Osmon heavily criticised the energy regulator and said the £200 million government intervention to bring standing charges for PPM customers in line with those on comparable direct debits from July “is a direct response to Ofgem’s questionable current approach to setting the price cap”.
“It has been Ofgem’s deliberate policy to raise standing charges and lower unit rates,” he added.
Osmon criticises the decision by Ofgem in 2020 to revoke price cap rates for smart prepayment customers which were set at the same level as those paying by direct debit, with the standing charge then being set significantly higher for PPM customers.
This change, he added, coincided with the removal at the end of 2020 of the ‘Safeguard Tariff’, a price cap for PPM customers.
Level of dual fuel annual standing charges in price caps before and after removal of the Safeguard Tariff (incl. VAT) Table from Ideal Economics report
£ | From April 2020 | From Oct. 2020 | From April 2021 |
Safeguard tariff | 238.31 | 236.98 | – |
Default tariff cap: | |||
Smart PPM | 188.80 | – | – |
PPM | – | 236.98 | 237.86 |
Direct debit | 188.80 | 184.17 | 187.94 |
Source: Ofgem
“It is egregious that the appropriate protection for those with smart prepayment meters was removed and these customers subject to higher charges seemingly without justification or explanation,” said Osmon.
He further criticised Ofgem for adding some network costs that were previously recovered through the unit rate, as well as some of the costs involved in the Supplier of Last Resort process, to the standing charge.
“Ofgem’s justifications for these decisions appear flawed and contrived,” he said
It comes as NEA figures reveal the number of UK households in fuel poverty is set to increase from 6.7 million to a new high of 7.5 million from 1 April.
Osmon said: “Forced prepayment installations have been widely condemned but the fact that prepayment customers pay significantly more than other customers because their standing charges are so high has attracted less attention.
“The government is spending £200 million of tax-payers’ money to take the edge off this for nine months but the sharp increase in standing charges in recent years is the result of a series of policy decisions by Ofgem, which have consistently favoured the energy companies over the interests of the most vulnerable consumers.”
Adam Scorer, NEA chief executive, added: “For years, the standing charge has been growing. It makes life worse for low-income households who cannot afford the cost of a warm, safe home and have no choice but to cut back on their energy consumption.”
“The regulator controls how costs are passed through to consumers. We know that low-income households lose out the most from its default approach to standing charges. It is high time for change,” he added.
An Ofgem spokesperson said: “Following a review of one part of electricity standing charges covering the cost of supplier failures (SoLR costs), we looked long and hard at whether moving the costs from standing charges to usage was the right thing to do, but the numbers just didn’t stack up.
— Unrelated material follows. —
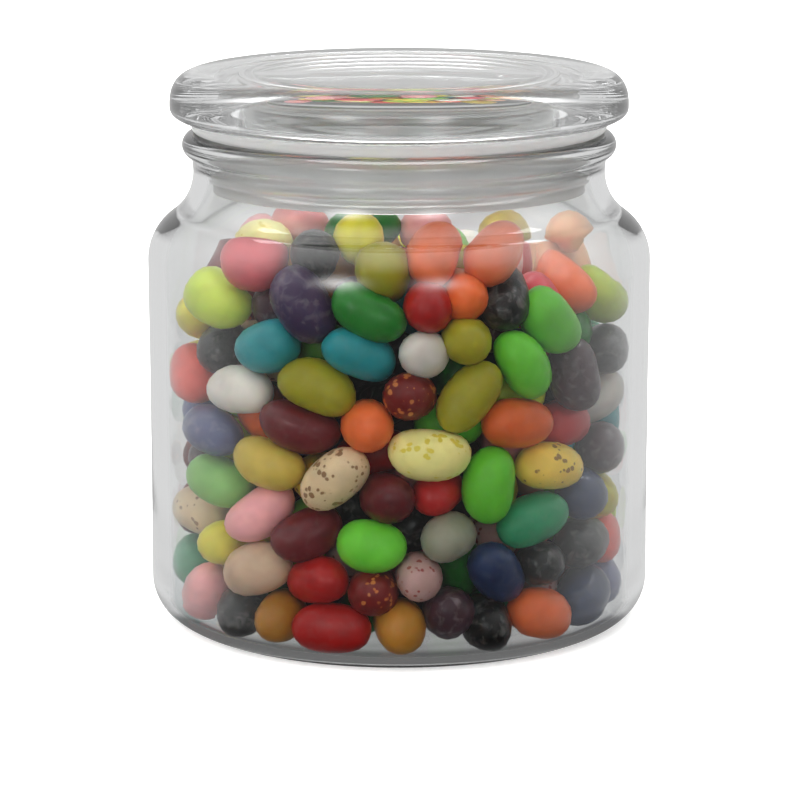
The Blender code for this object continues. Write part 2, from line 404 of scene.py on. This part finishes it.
# Beans against the glass at the front: flavour, degrees round the jar (0 is the front, right is
# positive), height, lean of the long axis, length that shows, and depth behind the first layer.
frontBeans = [
    ("lime", -56, 74, -5, 15, 1), ("lemon", -80, 67, 85, 12, 2), ("coral", -73, 56, -70, 12.8, 0),
    ("coal", -64, 62, -30, 10, 4), ("teal", -35, 67, 10, 13.4, 0),
    ("grape", -25, 75, -82, 16.3, 0), ("pine", -7, 75, -25, 16.2, 0),
    ("teal", -12, 66, -35, 16, 2), ("plum", -42, 73, 80, 11, 6), ("chalk", -46, 56, 20, 14.8, 0.5),
    ("olive", -22, 59, -22, 16.8, 0), ("moss", -24, 65, 0, 11, 6), ("cherry", 10, 77, 25, 13.6, 0),
    ("orange", 21, 76, 90, 11, 5), ("coal", 31, 74, 90, 11, 5), ("grass", 42, 72, -25, 15.7, 0),
    ("pine", 75, 66, 60, 12.9, 5), ("lime", 80, 70, 0, 15.5, 3), ("chalk", 8, 67, -40, 11.8, 0),
    ("olive", 19, 70, 20, 10.6, 0), ("grass", 33, 63, -62, 16, 0), ("plum", 53, 58, -75, 15.9, 0),
    ("coal", 80, 60, 0, 11.6, 0), ("chalk", 82, 49, 40, 16.5, 3), ("wine", -27, 50, -12, 17, 0),
    ("slate", -59, 45, -15, 14.3, 0), ("slate", -84, 45, 90, 11, 3), ("plum", -84, 37, 90, 11, 4),
    ("khaki", -36, 41, -8, 15.8, 0), ("mint", -57, 35, -20, 14.8, 0),
    ("speckle", -17, 40, 50, 16.2, 0), ("rose", -39, 30, 42, 16.3, 0),
    ("orange", -9, 51, 30, 12.3, 2), ("speckle", -74, 25, -10, 14.2, 1),
    ("cinnamon", 3, 58, 0, 12.3, 2), ("olive", 18, 57, 62, 16.8, 0),
    ("orange", 32, 50, 0, 14.9, 0), ("cherry", 56, 47, -30, 11.8, 4), ("plum", 77, 39, 30, 12, 0),
    ("cream", 8, 45, -8, 16.9, 0), ("grass", 24, 38, 83, 16.5, 0), ("banana", 43, 40, -5, 14.4, 0),
    ("navy", 59, 31, -60, 10.5, 1), ("lemon", 82, 27, 90, 10.5, 2), ("wine", -2, 35, 0, 13.6, 3),
    ("cherry", 12, 35, 0, 12.4, 5), ("rose", -63, 9.5, 70, 12.8, 0),
    ("jade", -82, 12.7, -60, 11.4, 0), ("lemon", -56, 21, -40, 10.6, 1),
    ("taupe", -41, 17.4, 45, 15.5, 0), ("wine", -25, 26.6, 20, 15.3, 1),
    ("cherry", -23, 16.7, 18, 15.4, 1), ("grass", -8, 24, 0, 13.6, 0),
    ("coal", -48, 8.6, 0, 10.6, 0), ("amber", -35, 8.6, 0, 11.3, 0),
    ("cherry", -18, 8.6, 0, 16.6, 0), ("cinnamon", -7, 15.5, -30, 10.7, 0),
    ("smoke", 13, 27.9, 80, 11.3, 0), ("jade", 37, 29.3, 22, 15.8, 0),
    ("coal", 59, 21, 5, 13.2, 1), ("coral", 82, 16.7, 30, 11.4, 1),
    ("navy", 27, 18.4, -72, 14.1, 0), ("licorice", 41, 18.1, 0, 11.7, 1),
    ("navy", 59, 10.2, 85, 13.2, 0), ("slate", 82, 9.5, 85, 13.2, 1),
    ("strawberry", 5, 17.7, -50, 11.6, 0), ("amber", -1, 8.6, 80, 11.2, 1),
    ("plum", 14, 11.2, -40, 12.4, 0), ("licorice", 23, 8.6, 0, 10.5, 1),
    ("orange", 39, 9.1, -22, 14.1, 0), ("raspberry", -43, 82.4, 45, 12, 1),
    ("coal", -25, 84, 90, 12, 6), ("lemon", -12, 85.5, 90, 12.2, 9), ("olive", -4, 83, -60, 12, 2),
    ("orange", 9, 85, 10, 12.2, 3), ("orange", 28, 84.5, 60, 13, 2),
    ("pine", -17, 87, 0, 14.5, 17), ("cream", -56, 84, 0, 12.6, 11), ("rose", -59, 87, 0, 13, 20),
    ("rose", -122, 80, 0, 11, 8), ("rose", 12, 87, 0, 11, 20), ("khaki", 130, 80, 0, 13, 14),
    ("peach", 83, 82, 0, 10.5, 8), ("raspberry", 50, 72, 0, 11, 8), ("peach", 85, 75, 0, 12, 8),
    ("plum", 30, 74, 0, 12, 6),
]


def heapLevel(across, deep, radius):  # the heap's top: a mound that meets the glass high in front
    s = heapSize
    facing = -np.sin(np.arctan2(deep, across))
    front, back = np.maximum(facing, 0), np.maximum(-facing, 0)
    toFront, toBack = s["front"] - s["side"], s["back"] - s["side"]
    rim = s["side"] + toFront * front ** s["frontPower"] + toBack * back
    share = np.clip(np.hypot(across, deep) / radius, 0, 1)
    return s["centre"] + (rim - s["centre"]) * share ** s["slopePower"]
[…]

“Our analysis shows it would disproportionately negatively affect some of the most vulnerable consumers who use high amounts of energy and are least able to reduce their use, such as those with disabilities and the elderly, while resulting in minimal savings for those it would benefit – around just £1 a month.
“This remains a worrying time for people across the country and we recognise the challenges many are facing. While this was specifically in relation to recovering SoLR costs, we will continue to keep standing charges under review and consult widely on any possible future changes.”
A Department for Energy Security and Net Zero spokesperson said: “We know this is a difficult time for families, which is why the government is covering around half of the typical household’s energy bill.
“Our Energy Price Guarantee scheme ensures that even if standing charges change, the typical household’s overall bill does not increase.
“Standing charges are also capped by Ofgem, the regulator.”